Agatha and I couldn’t be more different. She’s a young baker living and surviving in 1930s Zubrowka with her fiancée in the midst of a war. I’m a 24-year-old entertainment writer in New York City with a boyfriend and a dog and a couple of roommates.

But I can’t help wondering if she ever had days growing up where she looked in the mirror and wondered if Mexico’s coastline was going to recede, or if the pleasant lavender of her right cheek was going to flare into a violent violet and stay that way. If the patrons who came into Mendl’s Bakery saw her working deftly behind the counter – kneading dough into those intricate little pastel pastry towers they loved – looked past her beautiful work, narrowed in on her unusual face and loudly asked “What happened to you?”.

“What’s wrong with your face?” is a less heard, but surprisingly often-uttered runner up. If she’s always as cool and collected as her character suggests, then she likely explains that it’s just a birthmark and carries on with her baking; if she’s having a particularly stressful day, it may come out in more impolite, creatively worded terms.

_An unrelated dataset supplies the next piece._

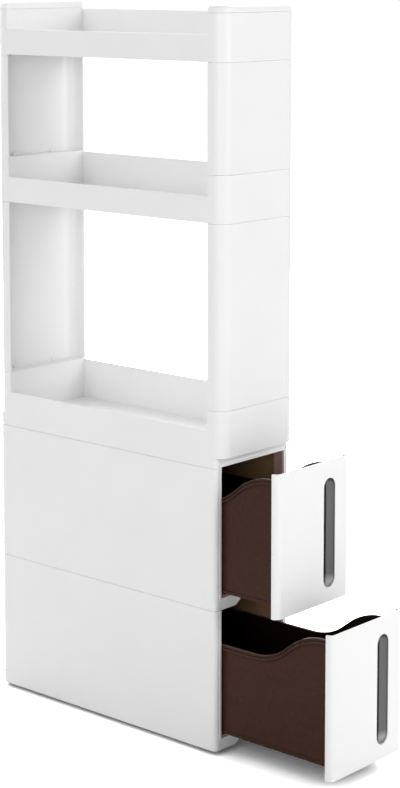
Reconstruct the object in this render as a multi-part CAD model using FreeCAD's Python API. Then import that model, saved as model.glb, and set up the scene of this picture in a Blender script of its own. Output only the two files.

I wonder if she, as a young woman walking through the town to get to the Grand Budapest, gets unsolicited advice from strangers on how to present herself and cover up her birthmark – even though makeup doesn’t actually work. (Not sure if Dermablend existed in the 1930s, but if it did, she probably heard enough about it, too.) And strangely, also gets praise from complete strangers for not covering it up and being a brave enough soul to walk around like that every day. Life is complicated in Zubrowka, life is complicated in New York.

I found it interesting that Anderson chose to slap Agatha with a facial birthmark and only give a brief acknowledgement to it. The reference is blink-and-you’ll miss it; Gustave (Ralph Fiennes) is speaking to Zero (Tony Revolori) about how he’s thrilled that his protégé has decided to marry such a lovely girl, even when she lives with the adversity of long hours at the bakery and a birthmark on half her face. It’s a refreshing moment for its brevity and honesty.

Gustave makes no qualms throughout the film about how enchanted he is by Agatha and her entire being, but he still recognizes that she’s flawed. He’s not going to pretend it isn’t there, and up until this moment, it’s frankly odd that it hasn’t been mentioned at all; but, it’s understandable. Zero doesn’t because he’s blinded by love. Agatha doesn’t because she’s so, so deeply over it. When Gustave makes his remark, it’s done so casually, as if he were speaking about her blonde hair or the shoes she happened to be wearing; it’s never spoken of again. She isn’t defined by the striking feature of her face, but by her loyalty to Gustave and Zero, and her courage during their exploits.

And while Agatha is not real, her face is one I see in the mirror every day. Did fending off morons with invasive questions and bad advice build her character and give her that poise? Did half-hearted assurances that it wasn’t noticeable at all and so unique lend herself to appreciating people like Gustave and Zero?

It’s a struggle that Anderson intentionally left internal, but I know it outside and in all the same.